What is shameless or feckless or vague
I would keep my own counsel
 
and the paper cuts on my hands
would skin over     the dull bolt
 
fanning across my left temple     Darkness
seems to be folding itself into this town
 
like subterranean brume     smudges
on the shop-glass      people as they pass
 
nodding to each other     Early moon
I can hardly understand

In these interstices, Klink makes silence audible, time tangible, and meditation palpable. The phrasing is minimal and plain-style; her sense of timing feels perfect. The caesuras provide a subtle complexity, creating an alternate lineation, as though the poem were in two or three versions, superimposed, as though the voice were nonetheless heard in stereo. Likewise, with hardly a touch, she shifts from concrete detail to internalized observation, as from body to mind, city to self, even as the physical harm of a paper cut starts to “skin over” in the first step toward repair or recovery.

In the final section of “3 Bewildered Landscapes,” Klink makes room for another kind of openness:

STARS, SCATTERSTILL. Constellations of people and quiet.
 

Those nights when nothing catches, nothing also is artless.
 

I walked for hours in those forests, my legs a canvas of scratches,
 

trading on the old hopes—we were meant to be lost. But being lost
 

means not knowing what it means. Inside the meadow is the grass,
 

rich with darkness. Inside the grass is the wish to be rooted, inside the rain
 

the wish to dissolve. What you think you live for you may not live for.
 

One star goes out. One breath lifts inside a crow inside a field.

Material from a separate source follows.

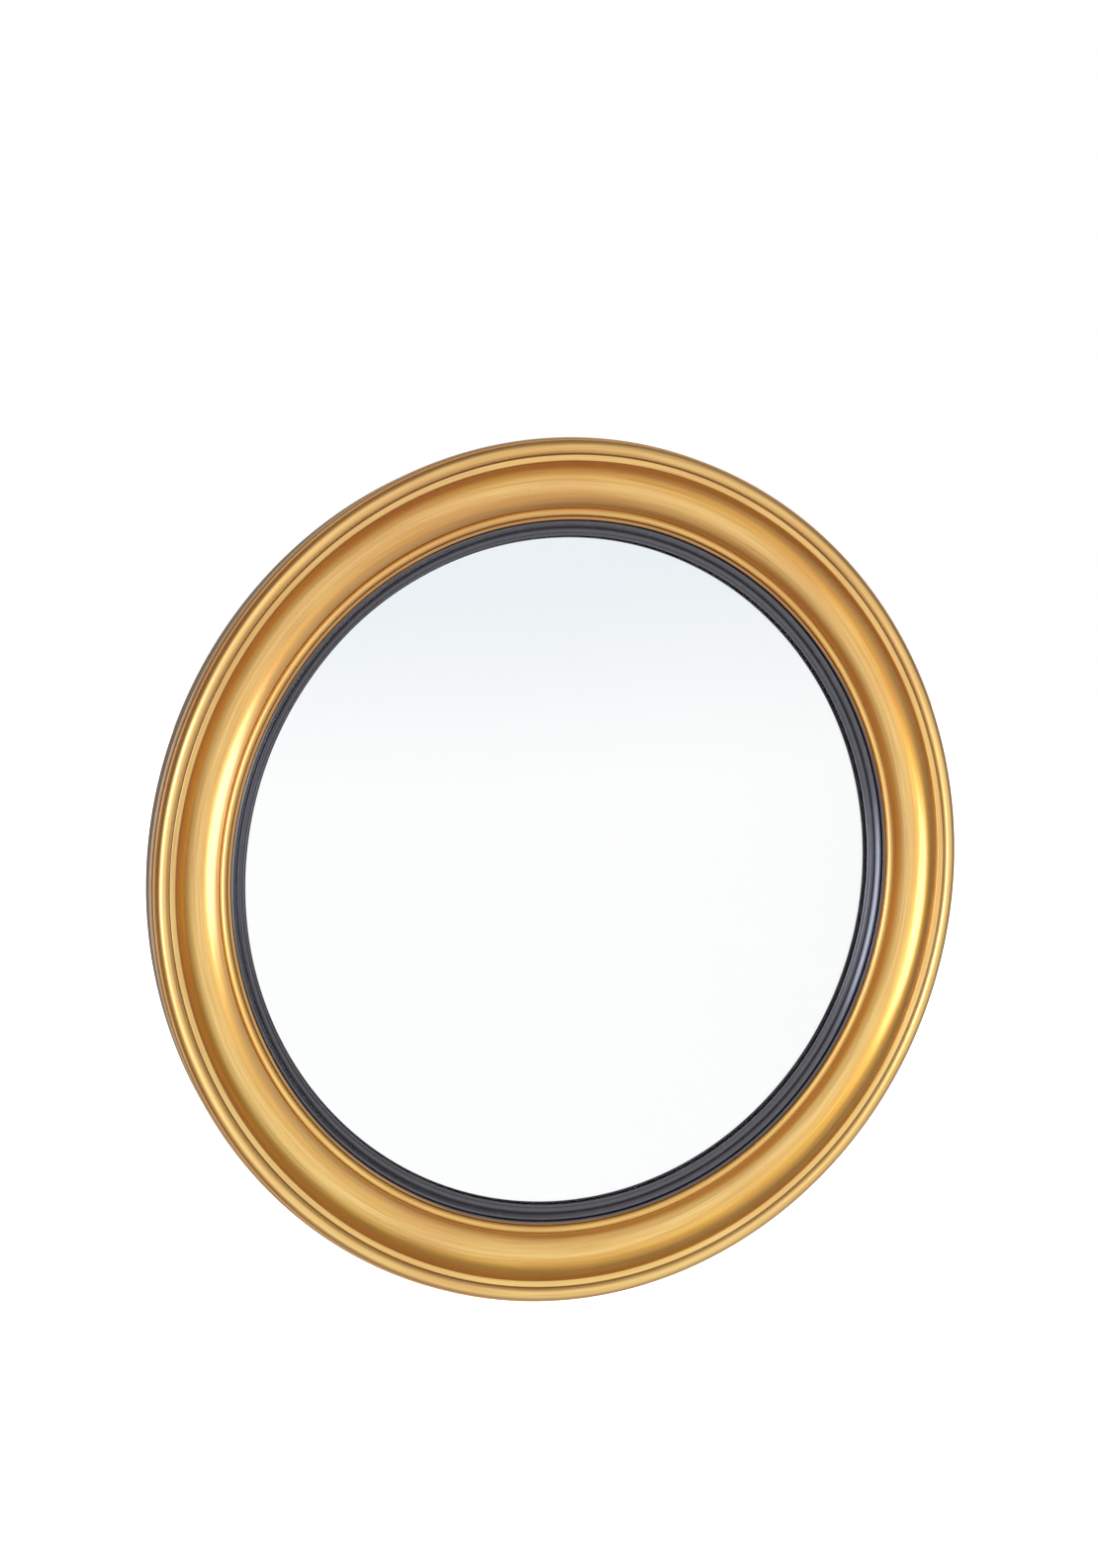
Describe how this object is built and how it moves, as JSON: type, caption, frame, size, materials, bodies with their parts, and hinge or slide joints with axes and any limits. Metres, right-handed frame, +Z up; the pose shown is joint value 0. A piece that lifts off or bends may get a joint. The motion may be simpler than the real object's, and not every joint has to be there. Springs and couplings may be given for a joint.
{
  "type": "convex butlers mirror",
  "caption": "Round wall mirror with a convex glass, a black reeded slip and a gilt scoop-moulded frame, hung on D rings with turn buttons holding its back.",
  "frame": {"origin": "on the wall plane, behind the middle of the glass", "axes": "+Z up, front of the mirror towards -Y, wall towards +Y, +X to the right as seen from the front"},
  "size_m": [0.5699, 0.0474, 0.57],
  "materials": {
    "gilt": "gold bronze paint rubbed over gesso, satin, darker in the quirks",
    "ebony": "black lacquer, glossy",
    "felt": "black felt",
    "glass": "clear polished convex glass",
    "silver": "silvered, backing painted grey",
    "foam": "closed-cell foam",
    "hardboard": "brown hardboard, matt",
    "plated_steel": "nickel-plated sheet, satin",
    "zinc": "zinc-plated",
    "brass": "brass-plated, lightly tarnished",
    "rubber": "matt black rubber"
  },
  "bodies": {
    "frame": {"frame_ring": "gilt", "slip_ring": "ebony", "sight_gasket": "felt", "mirror_glass": "glass", "silvering": "silver", "spacer_ring": "foam", "backing_board": "hardboard", "turn_button_screws": "zinc", "wall_bumpers": "rubber", "hanger_strap_right": "brass", "hanger_screws_right": "zinc", "hanger_strap_left": "brass", "hanger_screws_left": "zinc"},
    "turn_button_1": {"turn_button_1": "plated_steel"},
    "turn_button_2": {"turn_button_2": "plated_steel"},
    "turn_button_3": {"turn_button_3": "plated_steel"},
    "turn_button_4": {"turn_button_4": "plated_steel"},
    "turn_button_5": {"turn_button_5": "plated_steel"},
    "turn_button_6": {"turn_button_6": "plated_steel"},
    "turn_button_7": {"turn_button_7": "plated_steel"},
    "turn_button_8": {"turn_button_8": "plated_steel"},
    "hanger_ring_right": {"hanger_ring_right": "brass"},
    "hanger_ring_left": {"hanger_ring_left": "brass"}
  },
  "joints": [
    {"name": "turn_button_1_turn", "type": "hinge", "parent": "frame", "child": "turn_button_1", "pos_m": [0.2462, -0.0042, 0], "axis": [0, 1, 0], "continuous": true},
    {"name": "turn_button_2_turn", "type": "hinge", "parent": "frame", "child": "turn_button_2", "pos_m": [0.17409, -0.0042, 0.17409], "axis": [0, 1, 0], "continuous": true},
    {"name": "turn_button_3_turn", "type": "hinge", "parent": "frame", "child": "turn_button_3", "pos_m": [0, -0.0042, 0.2462], "axis": [0, 1, 0], "continuous": true},
    {"name": "turn_button_4_turn", "type": "hinge", "parent": "frame", "child": "turn_button_4", "pos_m": [-0.17409, -0.0042, 0.17409], "axis": [0, 1, 0], "continuous": true},
    {"name": "turn_button_5_turn", "type": "hinge", "parent": "frame", "child": "turn_button_5", "pos_m": [-0.2462, -0.0042, 0], "axis": [0, 1, 0], "continuous": true},
    {"name": "turn_button_6_turn", "type": "hinge", "parent": "frame", "child": "turn_button_6", "pos_m": [-0.17409, -0.0042, -0.17409], "axis": [0, 1, 0], "continuous": true},
    {"name": "turn_button_7_turn", "type": "hinge", "parent": "frame", "child": "turn_button_7", "pos_m": [0, -0.0042, -0.2462], "axis": [0, 1, 0], "continuous": true},
    {"name": "turn_button_8_turn", "type": "hinge", "parent": "frame", "child": "turn_button_8", "pos_m": [0.17409, -0.0042, -0.17409], "axis": [0, 1, 0], "continuous": true},
    {"name": "hanger_ring_right_swing", "type": "hinge", "parent": "frame", "child": "hanger_ring_right", "pos_m": [0.23722, -0.00284, 0.095], "axis": [0, 0, -1], "range_deg": [0, 174]},
    {"name": "hanger_ring_left_swing", "type": "hinge", "parent": "frame", "child": "hanger_ring_left", "pos_m": [-0.23722, -0.00284, 0.095], "axis": [0, 0, 1], "range_deg": [0, 174]}
  ]
}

Here the widened lines and doubled spaces reiterate the book’s paradox. Emptiness is the site of loss and damage, but it also hints at a place for discovery. Klink’s subtle turn from past tense to present marks a spot of potential recovery. She was cut, scratched, but her relinquishment of the “old hopes” opens a new life “rich with darkness,” where not-knowing replaces mere sight with visionary prospect.

Even more than Wilson, Klink writes without irony. Or, more exactly, her ironies are circumstantial—where solitude must confront desire, where loss faces longing—rather than the easier ironies of tone. Contemporary poetry drips with such ironies, voiced as sarcasm, snark, or a purposeful absence of affect; it is seen in the glib, over-prompted and underwhelming tricks of workshop verse. By contrast, Excerpts from a Secret Prophecy throbs with hurt. Such is its power and its peril. When the poems in Excerpts are content to depict scenes of desolation, to repeat them past the point of discovery into redundancy, they lose their forcefulness. Perhaps this is the maddening fact of grief, though—the repetition of an absence. “What is one hour / that I should care / that I should lose him again,” Klink verifies in “Aubade.”

The surprise of Excerpts comes in the gradual emergence, from sorrow and doubt, of vitality. In “Blizzard” the shocked self begins to feel again: “You asked / to live among others / and here you are / living.” The surprise of living provides a revitalized if tentative set of further realizations: to feel endurance (“our bodies / bear tremendous sorrow and still / we stay as long as we can”); to feel longing (“I know something beats inside the seasons”); to feel the stirrings of desire.

Thus Klink manages a difficult dialectic: finding expression for the stunned fact of loss, finding residence in the present, and finally accepting both the traumatic past and the empty but promising present. Where Wilson finds comfort in close-ups, Klink scans the wide horizon of “a world where we feel very little” to find the prospects of a similar vitality. Sometimes, as both of these fine poets show, solitude, estrangement, even desolation, may be turned to a powerful consolation: “The love you feel for what you’ve lost.”